Jang v. Boston Scientific (Third Circuit 2013)
Dr. Jang is an inventor on BSC's stent patent no. 5,922,021. Jang's contract requires BSC share 10% of royalty revenue with Jang, including "any recovery of damages" from infringers with a $60 million cap. The question in this case was whether a prior settlement with Cordis involved such a recover of damages.
In that prior 2003 case, Cordis and BSC countersued one another. A jury found that Cordis infringed the Jang patent and that BSC infringed Cordis patents. However, the parties settled before the court calculated or awarded damages. The settlement involved a payment of $1.725 billion from BSC to Cordis. BSC admitted that the settlement agreement represented the net difference between its expected damages and those it owed Cordis. In essence, the fact that Cordis infringed the BSC/Jang patent reduced the amount that BSC owed to Cordis. However, BSC argued that it did not owe Jang anything because BSC did not receive any damages or revenues in the deal. The district court sided with BSC on the pleadings on appeal, however, the Third Circuit reversed – finding that Jang's case should move forward. In particular, the appellate panel held that (1) the cash-offset qualifies as a "recovery of damages" and (2) that "BSC violated the implied covenant of good faith and fair dealing by structuring a settlement to thwart the agreed purpose of [the contract provision]."
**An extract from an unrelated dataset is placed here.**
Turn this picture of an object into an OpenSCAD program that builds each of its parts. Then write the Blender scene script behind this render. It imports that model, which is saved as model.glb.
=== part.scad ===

A cash offset is the functional equivalent of a cash payment. . . . Courts have long recognized the equivalence of a debt offset and a cash payment through the common-law "right of setoff." . . . In this case, BSC made money on the Jang patent. It lost money on Cordis' separate claim. That its gain and loss were consolidated to produce one net payment does not change the fact that the Jang patent produced a monetary gain for BSC.
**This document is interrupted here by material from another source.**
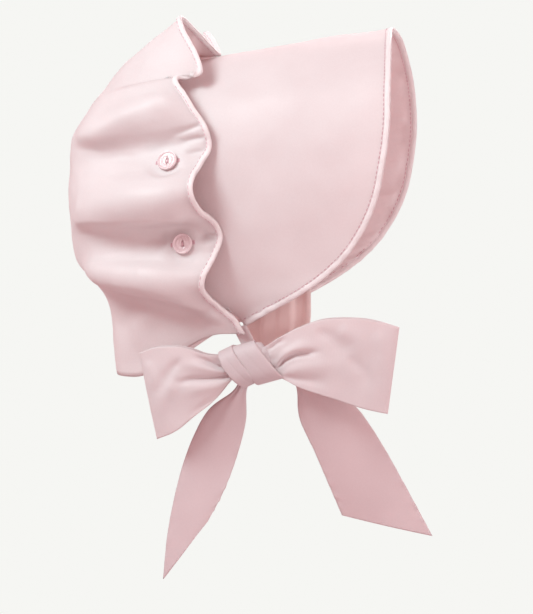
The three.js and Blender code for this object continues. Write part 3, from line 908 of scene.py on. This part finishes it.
def pearl(name):
    """Pale button resin with a faint mother-of-pearl cloudiness."""
    material, nodes, links, shader, output = new_material(name)
    place = add_node(nodes, "ShaderNodeTexCoord")
    cloudy = add_node(nodes, "ShaderNodeTexNoise", Scale=260.0, Detail=3.0, Distortion=1.6)
    links.new(place.outputs["Object"], cloudy.inputs["Vector"])
    ramp = add_node(nodes, "ShaderNodeValToRGB")
    ramp.color_ramp.elements[0].position, ramp.color_ramp.elements[1].position = 0.3, 0.7
    ramp.color_ramp.elements[0].color = (0.68, 0.50, 0.52, 1)
    ramp.color_ramp.elements[1].color = (0.78, 0.63, 0.64, 1)
    links.new(cloudy.outputs["Fac"], ramp.inputs["Fac"])
    links.new(ramp.outputs["Color"], shader.inputs["Base Color"])
    bumper = add_node(nodes, "ShaderNodeBump", Strength=0.15, Distance=0.00005)
    links.new(cloudy.outputs["Fac"], bumper.inputs["Height"])
    links.new(bumper.outputs["Normal"], shader.inputs["Normal"])
    shader.inputs["Roughness"].default_value = 0.26
    shader.inputs["Coat Weight"].default_value = 0.4
    shader.inputs["Coat Roughness"].default_value = 0.12
    return material


CLOTH = cotton("pink cotton", (0.785, 0.745, 0.75), (0.825, 0.795, 0.80), translucent=0.20,
               glow=(1, 0.40, 0.38))
RIBBON = cotton("pink ribbon cotton", (0.77, 0.715, 0.725), (0.81, 0.76, 0.77),
                translucent=0.24)
# A darker copy of the ribbon cloth, used on the tails, the knot core and its bands: painted shade.
SHADE_PAINTED_RIBBON = cotton("ribbon cotton darkened for painted shade", (0.68, 0.605, 0.62), (0.72, 0.65, 0.665),
                     translucent=0.24)
# A paler, more translucent copy of the cloth that lifts the left tie out of the shade under the
# brim: painted light.
LIGHT_PAINTED_TIE_CLOTH = cotton("tie cotton lightened for painted light", (0.88, 0.80, 0.79), (0.92, 0.85, 0.84), translucent=0.5,
                   glow=(0.98, 0.86, 0.83))
TAPE = cotton("pale binding tape", (0.88, 0.81, 0.81), (0.92, 0.86, 0.86), 0.8, 0.3, 0.12)
# Real stitches, but their dark colour stands in for the shade in the groove beside the brim's
# binding: painted shade.
SHADE_PAINTED_THREAD = cotton("pink thread darkened for painted shade", (0.60, 0.30, 0.36), (0.68, 0.38, 0.43), 2.0, 0.2, sheen=0.2)
PALE_THREAD = cotton("pink thread", (0.70, 0.42, 0.47), (0.77, 0.50, 0.55), 2.0, 0.2,
                     sheen=0.2)
PEARL = pearl("pearly pink button")

# ---------------------------------------------------------------- pieces

points, faces, uv, shape = crown_sheet()
crown = finish_piece(cloth_mesh("crown_ruffle", points, faces, CLOTH_WALL, uv), CLOTH,
                     "crown_cloth", "crown")
grid = points.reshape(*shape, 3)
edge, inside = resample([grid[:, 0], grid[:, 3]], EDGE_STEP)
tape, along, inward, normal = binding_mesh("crown_edge_binding", edge, inside, BINDING_WIDTH,
                                           BINDING_THICKNESS, 51)
finish_piece(tape, TAPE, "binding", "crown_binding")
starts, ends, ups = stitch_line(edge, inward, normal, along, BINDING_WIDTH - 0.55, 0.98)
crown_stitches = finish_piece(thread_mesh("crown_edge_stitches", starts, ends, ups, 0.2),
                              PALE_THREAD, "binding")
starts, ends, ups = buttonhole_stitches(SEATS.values())
holes = finish_piece(thread_mesh("buttonhole_stitches", starts, ends, ups, 0.17), PALE_THREAD,
                     "crown_cloth")

points, faces, uv, shape, wall = brim_sheet()
brim = finish_piece(cloth_mesh("brim_cloth", points, faces, wall, uv), CLOTH, "brim_cloth", "brim")
middle = points - 0.5 * BRIM_WALL * vertex_normals(points, faces)
grid = middle.reshape(*shape, 3)
edge, inside = resample([grid[:, 0], grid[:, 4]], EDGE_STEP)
brim_tape, along, inward, normal = binding_mesh("brim_edge_binding", edge, inside, BINDING_WIDTH,
                                                BINDING_THICKNESS, 61)
finish_piece(brim_tape, TAPE, "binding", "brim_binding")
starts, ends, ups = stitch_line(edge, inward, normal, along, BINDING_WIDTH + 0.35, 0.82)
# The brim's stitches are darkened to draw the shaded groove beside the binding: painted shade.
brim_stitches = finish_piece(thread_mesh("brim_edge_stitches", starts, ends, ups, 0.21), SHADE_PAINTED_THREAD,
                             "binding")

for name, (centre, normal, forward) in SEATS.items():
    finish_piece(button_mesh(name + "_pearl", centre, normal, forward), PEARL, "button", name)
starts, ends, ups = button_thread(SEATS.values())
finish_piece(thread_mesh("button_threads", starts, ends, ups, 0.2), PALE_THREAD, "button")

loops = {name: finish_piece(ribbon_mesh(name + "_ribbon", loop_sheet(name)), RIBBON, "bow_cloth",
                            name) for name in LOOPS}
# The tails, the knot core and the bands take the darker ribbon copy: painted shade.
tails = {name: finish_piece(ribbon_mesh(name + "_ribbon", tail_sheet(name)), SHADE_PAINTED_RIBBON,
                            "bow_cloth", name) for name in TAILS}
# The left tie takes the lightened cloth copy: painted light.
ties = {name: finish_piece(ribbon_mesh(name + "_ribbon", tie_sheet(name)),
                           LIGHT_PAINTED_TIE_CLOTH if name == "tie_left" else RIBBON, "tie_cloth", name)
        for name in TIES}
knot = finish_piece(knot_mesh("bow_knot_core"), SHADE_PAINTED_RIBBON, "bow_cloth", "bow_knot")
bands = {name: finish_piece(band_mesh(name, *values), SHADE_PAINTED_RIBBON, "bow_cloth")
         for name, values in KNOT_BANDS.items()}

# ---------------------------------------------------------------- studio


def studio():
    """A seamless pale bowl that only the camera sees, and that neither lights nor shades."""
    profile = [(0, -0.52), (9, -0.52), (13, 0.2), (15, 2.5), (16, 6), (15, 11), (9, 15), (0, 16)]
    fine = spline(profile, np.linspace(0, len(profile) - 1, 60))
    fine[0, 0] = fine[-1, 0] = 0.001
    turn = np.linspace(0, 2 * np.pi, 96, endpoint=False)
    rings = np.stack([fine[:, :1] * np.cos(turn), fine[:, :1] * np.sin(turn),
                      np.repeat(fine[:, 1:], 96, axis=1)], -1) / MM
    floor = sweep_mesh("studio_floor", rings)
    material, nodes, links, shader, output = new_material("studio paper")
    shader.inputs["Base Color"].default_value = (0, 0, 0, 1)
    shader.inputs["Specular IOR Level"].default_value = 0
    shader.inputs["Emission Color"].default_value = (0.921, 0.921, 0.896, 1)
    shader.inputs["Emission Strength"].default_value = 1
    floor.data.materials.append(material)
    floor.visible_diffuse = floor.visible_glossy = floor.visible_shadow = False
    floor.visible_transmission = False


def area_light(name, position, target, size, power, colour):
    data = bpy.data.lights.new(name, "AREA")
    data.shape, data.size, data.energy, data.color = "DISK", size, power, colour
    light = bpy.data.objects.new(name, data)
    position, target = np.array(position, float), np.array(target, float)
    light.location = position
    away = unit(position - target)
    light.rotation_euler = (math.acos(away[2]), 0, math.atan2(away[0], -away[1]))
    light.visible_camera = False
    bpy.context.scene.collection.objects.link(light)


studio()
world = bpy.data.worlds.new("soft studio")
bpy.context.scene.world = world
world.use_nodes = True
world.node_tree.nodes["Background"].inputs["Color"].default_value = (1, 0.68, 0.69, 1)
world.node_tree.nodes["Background"].inputs["Strength"].default_value = 0.70
area_light("key", (-0.66, 0.68, 0.72), (0, 0, -0.08), 0.5, 13, (0.80, 1, 1))
area_light("front", (-0.5, -1.5, 0.15), (0, 0, -0.1), 0.8, 6, (0.92, 0.98, 0.98))
area_light("low", (-1.0, -1.2, -0.65), (0, -0.02, -0.15), 1.0, 5, (0.94, 0.98, 0.98))
area_light("far side", (0.9, -0.3, 0.6), (0, 0, -0.1), 0.6, 9, (1, 1, 1))
bpy.context.scene.view_settings.view_transform = "Standard"

bpy.context.view_layer.update()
The real question is whether that gain qualifies as a "recovery." We see no reason why it should not; it makes no difference to BSC's bottom line whether it receives a check for the Jang infringement claim or reduces its debt by the same amount.
Writing in dissent, Judge Barry argued that the language of the contract was clear and contemplated damage recovery, not offsetting claims.
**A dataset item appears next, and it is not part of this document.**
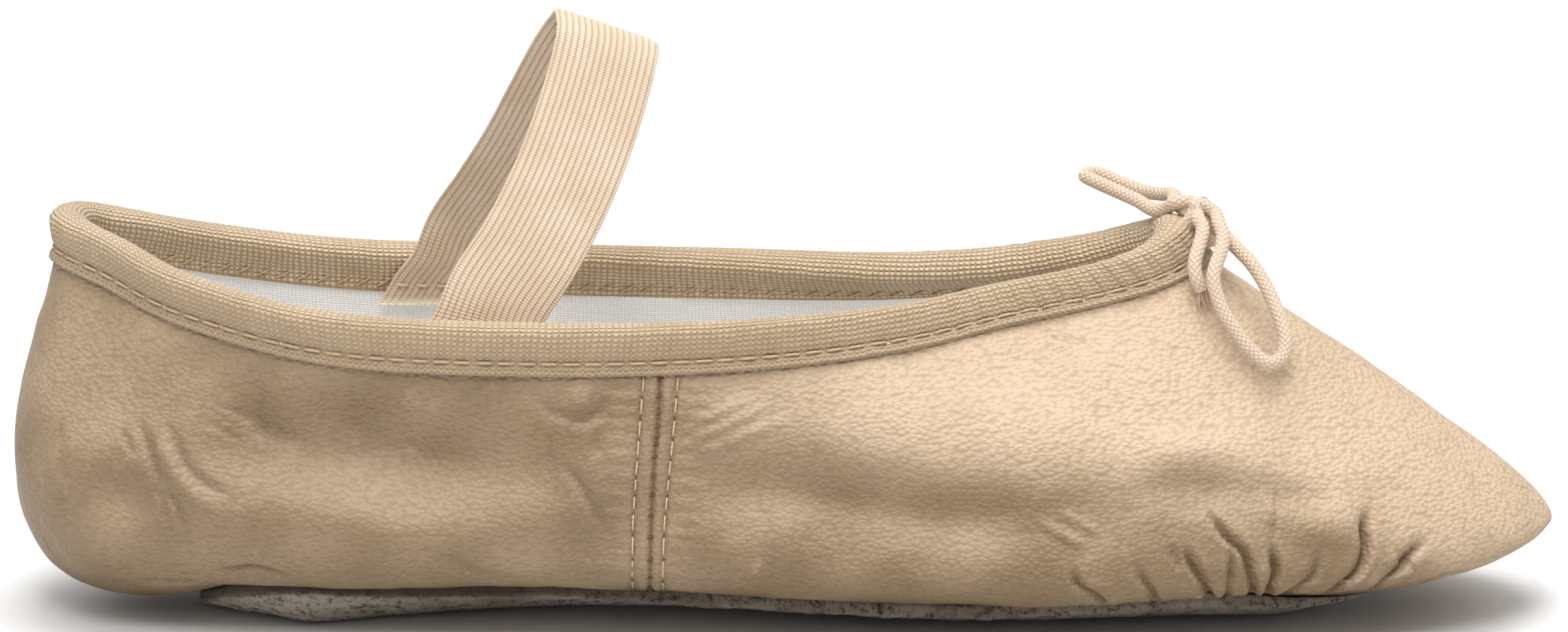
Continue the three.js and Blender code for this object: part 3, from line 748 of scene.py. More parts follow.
CORD_STEPS, CORD_SIDES = 260, 16
WRAP_STEPS, WRAP_SIDES = 60, 14
FRAY_THREADS = 11
FRAY_TURN = 2.4  # radians from one loose thread to the next, so that they spread evenly


def knot_middle():
    u, t = np.array([0.5]), np.array([1.0])
    stand = TAPE_OFFSET + CASING_SWELL + CLEARANCE + KNOT_HEIGHT / 2
    return under(wall, u, t, np.array([-stand]))[0]


def cord_route(side, loop, end):
    """A cord's way from its casing hole through the knot, round its loop and through the knot to its end."""
    out = normal_of(wall, np.array([0.5]), np.array([1.0]))[0]
    hole = -out * (KNOT_HEIGHT / 2 + 0.9) + np.array([0, 1.7 * side, -0.4])
    rise = -out * 1.2 + np.array([0.2, 1.5 * side, 0.1])
    turn = np.array([0.5 * -side, 0.5 * side, 0.9])
    back = np.array([0.6 * -side, 0.2 * side, -0.6])
    return [hole, rise, turn, *loop, back, *end]


def frayed_tip(tip):
    """The loose threads below the cut end of the near cord."""
    count = np.arange(FRAY_THREADS)
    angle = count * FRAY_TURN
    spread = np.stack([np.cos(angle) * 0.9 + 0.3, np.sin(angle) * 0.7, -1.6 - 0.22 * count * 1.3], -1)
    roots = tip + spread * [0.5, 0.5, 0] + [0, 0, 0.3]
    ways = unit(np.stack([np.sin(angle), np.cos(angle), 0 * angle], -1))
    return stitches("frayed_cord_tip", roots, tip + spread * [1.3, 1.3, 1], ways, 0.13, 0.45, 0)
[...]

Although the case involves patent law it is at heart a contract dispute. Thus, the appeal was heard by the regional circuit court rather than the Federal Circuit. In a prior dispute over the same contract, the Federal Circuit claimed appellate jurisdiction apparently based upon the fact that a quasi-infringement analysis was required to settle the dispute. Under Gunn v. Minton, that case (if heard today) would not likely be heard by the Federal Circuit.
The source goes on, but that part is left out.